If you’re one of those obsessed fans of NBC’s "This Is Us,"—and admit it…you are—season two returns next Tuesday. Unlike the "cooler" shows, where death and destruction, superheroes and arch villains, and blood and gore take precedence, what sets "This Is Us" apart is the relatable characters and the simplicity of the storytelling.
At a time when the future of traditional network television is marred by uncertainty, the breakout success of "This Is Us," both in audience size and critical acclaim, solidifies the value of an outlet like NBC. Reminiscent of "thirtysomething" three decades earlier, when those fresh-out-of-their-20s yuppies pondered the true meaning of life, I had the chance to talk to Ken Olin, who is now an executive producer and director on "This Is Us." Olin, who was also a behind-the-scenes force on 2006-11 ABC family drama "Brothers & Sisters," knows a thing or two about tugging on those proverbial heartstrings.
Naturally, I had to ask him about how patriarch Jack Pearson, played by Milo Ventimiglia, died. Speaking for the fans of "This Is Us," we want to know! Olin, not surprisingly, was mum on that subject, but he did hint when exactly that mystery will solved.
Here are the highlights of my conversation with "This is Us" director and producer Ken Olin.
Marc Berman: Like "thirtysomething," "This Is Us" is one of those shows that fans just can’t stop talking about.
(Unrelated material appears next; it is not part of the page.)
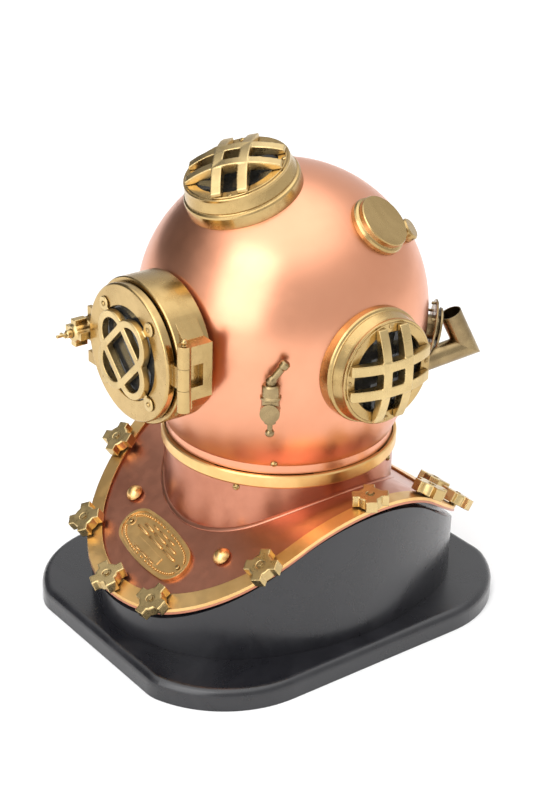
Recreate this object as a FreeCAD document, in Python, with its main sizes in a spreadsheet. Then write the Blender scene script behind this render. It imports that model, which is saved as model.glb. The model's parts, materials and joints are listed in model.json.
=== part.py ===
import FreeCAD, Part
import math
import os
import re
import Sketcher

# A deep-sea diving helmet on its display stand, in millimetres.
# +Z is up, the front of the helmet faces -Y and the wearer's left is +X.
# The origin is on the helmet's axis, on the flat underside of the stand.

SIZES = {
    # stand
    "plinth_half_x": 177.0,
    "plinth_half_y": 212.0,
    "plinth_edge_x": 97.0,
    "plinth_edge_y": 101.0,
    "plinth_corner": 115.0,
    "plinth_shift": -8.0,
    "plinth_high": 22.0,
    "plinth_round": 8.0,
    "block_half_x": 155.0,
    "block_half_y": 196.0,
    "block_end": 145.0,
    "block_shift": -2.0,
    "seat_inset": 12.0,
    "seat_lift": 8.3,
    "screw_x": 80.0,
    "screw_y": 110.0,
    "wood_screw": 2.5,
    "wood_screw_head": 5.0,
    "wood_screw_long": 48.0,
    "wood_screw_sunk": 6.0,
    # saddle curve that the block and the breastplate share, seen from the side
    "crown_high": 153.6,
    "crown_round": 144.3,
    "slope": 35.0,
    "slope_end": 181.3,
    "toe_round": 69.4,
    # breastplate
    "rim_half_x": 162.5,
    "rim_half_y": 197.3,
    "rim_end": 154.5,
    "rim_shift": -4.0,
    "sheet_lift": 8.6,
    "sheet_thick": 2.5,
    "strap_wide": 15.0,
    "strap_thick": 3.5,
    "strap_gap": 0.4,
    "neck_hole": 108.0,
    "collar_out": 115.5,
    "collar_thick": 2.0,
    "collar_screw_high": 173.5,
    "stud_radius": 4.0,
    "stud_inset": 8.0,
    "stud_high": 17.5,
    "stud_tip": 2.6,
    "nut_across": 35.0,
    "nut_lobe": 11.0,
    "nut_hub": 12.5,
    "nut_high": 11.5,
    "nut_raise": 1.0,
    "boss_x": 76.0,
    "boss_y": -123.0,
    "boss_radius": 9.0,
    "boss_high": 9.0,
    "plate_half_x": 56.0,
    "plate_half_y": 24.0,
    "plate_end": 21.0,
    "plate_thick": 4.0,
    "plate_rim": 3.0,
    "plate_sunk": 1.5,
    "plate_x": -3.0,
    "plate_y": -147.0,
    "plate_turn": -6.0,
    "plate_pad": 5.0,
    "plate_pad_in": 9.0,
    # neck joint between breastplate and bonnet
    "neck_out": 118.6,
    "neck_low": 177.6,
    "neck_top": 190.7,
    "neck_shelf": 181.0,
    "neck_bore": 115.2,
    "neck_lug": 110.5,
    "neck_lug_low": 186.5,
    "lock_in": 106.0,
    "lock_out": 110.2,
    "lock_lug": 114.9,
    "lock_lug_top": 186.2,
    "lock_low": 181.3,
    "lock_top": 208.0,
    "lug_arc": 40.0,
    # bonnet
    "dome_radius": 142.5,
    "dome_high": 319.7,
    "dome_wall": 2.0,
    "skirt_out": 114.0,
    "bonnet_screw_high": 203.2,
    "skirt_top": 200.0,
    "skirt_low": 191.2,
    "waist_round": 265.6,
    "bed_gap": 0.05,
    # glazed side and top ports, measured from the port's own centre line
    "side_high": 307.7,
    "top_tilt": 21.5,
    "port_hole": 43.5,
    "port_spigot": 43.4,
    "port_bore": 38.0,
    "port_flange": 56.6,
    "port_rim": 51.6,
    "port_step": 143.0,
    "port_bell": 147.0,
    "port_top": 160.3,
    "port_deep": 126.0,
    "glass_radius": 44.0,
    "glass_low": 149.5,
    "glass_thick": 6.0,
    "glass_seat": 148.0,
    "face_radius": 49.0,
    "face_bore": 40.0,
    "face_low": 156.0,
    "face_high": 161.3,
    "bar_wide": 10.0,
    "bar_half": 46.5,
    "bar_space": 12.5,
    "bar_end": 4.0,
    "bar_bow": 11.0,
    "bar_foot": 39.0,
    "bar_under": 4.5,
    "port_screw": 46.3,
    # front port: fixed seat and hinged door
    "door_height": 311.5,
    "seat_hole": 58.0,
    "seat_spigot": 57.9,
    "seat_bore": 50.0,
    "seat_deep": 112.0,
    "seat_neck": 63.0,
    "seat_back": 133.0,
    "seat_body": 70.7,
    "seat_face": 169.5,
    "door_radius": 66.5,
    "door_low": 170.8,
    "door_face": 180.0,
    "door_round": 2.5,
    "door_bore": 45.0,
    "door_glass": 50.0,
    "door_glass_low": 172.8,
    "door_glass_thick": 5.0,
    "loop_half": 20.5,
    "loop_reach": 38.0,
    "loop_wide": 7.0,
    "loop_thick": 7.5,
    "loop_stand": 2.0,
    "loop_foot": 52.8,
    "loop_pad": 7.0,
    "hinge_x": 77.6,
    "hinge_reach": 169.7,
    "knuckle": 6.5,
    "hinge_pin": 3.0,
    "hinge_low": 281.0,
    "hinge_top": 346.0,
    "middle_low": 303.0,
    "middle_top": 324.0,
    "leaf_gap": 0.4,
    "block_out": 79.5,
    "block_front": 163.0,
    "block_low": 281.5,
    "block_top": 343.0,
    "recess_in": 72.0,
    "recess_back": 150.0,
    # latch on the wearer's right of the door
    "latch_x": -81.0,
    "latch_height": 304.5,
    "latch_pivot": 140.0,
    "latch_eye": 7.5,
    "latch_eye_high": 12.0,
    "latch_pin": 3.0,
    "latch_shank": 4.0,
    "latch_end": 197.0,
    "latch_tip": 208.0,
    "latch_tip_radius": 1.6,
    "washer_low": 163.0,
    "washer_radius": 12.8,
    "washer_thick": 2.0,
    "wing_nut_high": 26.0,
    "wing_nut_hub": 9.0,
    "wing_span": 13.8,
    "wing_half": 4.0,
    "ear_low": 171.0,
    "ear_thick": 4.5,
    "ear_out": 76.0,
    "upper_ear_low": 321.0,
    "upper_ear_top": 331.5,
    "lower_ear_low": 273.5,
    "lower_ear_top": 285.0,
    # spitcock
    "cock_turn": 49.0,
    "cock_out": 152.0,
    "cock_barrel": 8.5,
    "cock_low": 272.0,
    "cock_top": 304.0,
    "cock_boss": 8.0,
    "cock_disc": 9.2,
    "spout_end": 251.0,
    "spout_bead": 258.0,
    "spout_shoulder": 264.0,
    "spout_radius": 2.5,
    "spout_root": 5.5,
    "lever_radius": 4.8,
    "lever_long": 24.0,
    "lever_tilt": 35.0,
    # rear fittings
    "cap_polar": 44.6,
    "cap_turn": 112.0,
    "cap_base": 30.0,
    "cap_face": 26.5,
    "cap_reach": 152.5,
    "valve_turn": 142.0,
    "valve_dip": 8.0,
    "valve_stem": 12.0,
    "valve_base": 28.0,
    "valve_base_low": 147.8,
    "valve_cap": 20.5,
    "valve_cap_low": 154.0,
    "valve_plate": 2.2,
    "valve_screw": 24.0,
    "elbow_turn": 142.0,
    "elbow_high": 257.0,
    "elbow_reach": 128.0,
    "elbow_heading": 165.0,
    "elbow_rise": 12.0,
    "elbow_pipe": 11.3,
    "elbow_bore": 10.3,
    "elbow_foot": 15.4,
    "elbow_out": 62.0,
    "elbow_up": 40.0,
    "elbow_foot_high": 10.0,
    "stub_radius": 11.0,
    "stub_reach": 151.5,
    "fitting_root": 118.0,
    # small screws
    "small_head": 2.4,
    "small_head_high": 1.2,
    "small_shank": 1.4,
    "small_long": 6.0,
    "round_head": 3.4,
    "round_head_high": 2.4,
}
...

How does this experience, now as a producer and a director, compare to "thirtysomething"?
Ken Olin: "thirtysomething" was a demographic hit, never a mass appeal hit. "This Is Us" seems to have resonated with everyone, which is amazing considering that if someone had gone in and pitched this just a couple of years ago, I don’t think anyone would have been interested. The greater interest would have been in something that makes a big noise. Bang, you know. This is so not that, and yet it just struck a major chord. There is something about the complexity of the concept, even though it is rendered in such a simple way, that gives it a kind of scope I just did not anticipate.
"This Is Us" has emerged in a way that "Brothers & Sisters" and "Parenthood" never did, all good, solid shows, because those series were manufactured in some ways. "This Is Us" is also really very personal to [series creator] Dan Fogelman and an authentic expression of how he sees an experience in the world. In that way it is very similar to "thirtysomething." There is an authenticity to both shows.
In this day and age when digital is perceived as a trendier place to be, "This Is Us" was an immediate hit. Is there an advantage to being on a broadcast network?
I think what is special about "This Is Us," and it speaks to what broadcast has to offer but not always capitalizes on, is the content itself. For so long, there was a perception among creative people that you have to compromise the content of any show on a broadcast network because of the standards and practices. But if you are going to do a show that is fundamentally about people that are relatable to a mass audience, network television is the exact place to be. Where else do you have the opportunity to reach this many people?
NBC supports us 100 percent, and there is absolutely no interference.
Is there an added pressure working on a show that got this big so soon? Is there an advantage to being on a smaller show that takes more time to build?
I think we are all feeling some kind of pressure, like a freeform kind of anxiety. We have always felt the pressures of the high standards of wanting the show to be good. But we were this massive hit. I don’t think any of us ever imagined that. All we can do is make the show, do our best, and when the show comes on, it is what it is. Speaking as someone who has worked on smaller hits, the bigger the better I think, particularly in this current world with so many shows.
"thirtysomething" was one of those shows that everyone would stand around the proverbial water cooler talking about. How different is the experience doing a show now with all this social media?
What amazes me is the actual social interaction during the show. Everyone has a voice, and it is so immediate. So, that alone makes the whole experience feel so much more personal. You don’t have to wait for the reaction from the audience. It is immediate, and it gives us a report card of sorts each week on what the viewers like and what they don’t like.
Let’s talk about some show specifics. Can you shed some light on how Jack died and when we will find out?
Oh, wouldn’t you like to know! I can’t tell you that, unfortunately. But there is a good reason why we will be on after the Super Bowl.
Are we going to see the William character, who died at the end of Season One, again next season in flashbacks or dream sequences?
Ron Cephas Jones will not be in every episode, but he will remain a strong emotional presence as William. In our show, characters may die at present time, but in other time periods that are equally as immediate and emotional they are still alive. That will continue to be the framework for the show.
Outside of broadcast, the average episode order for a series is normally not over 13. But in Season One you had 18 and that still felt like it was not enough. Has NBC extended the episode order for Season Two?
No, still 18, and already a confirmed 18 for Season Three. Sometimes less is more and it keeps you hungry for more.
Is there anything next season that will shock us on "This Is Us"?
I am not sure shock is the right word. But what I can tell you is the focus will remain on the nuances of the characters and how they interact with each other, past and present, in their lives. As long as we remain true to who we are, I think the audience will be satisfied. At least I hope they will be.
Season Two of "This Is Us" begins Tuesday, September 26 at 9 p.m. ET. on NBC.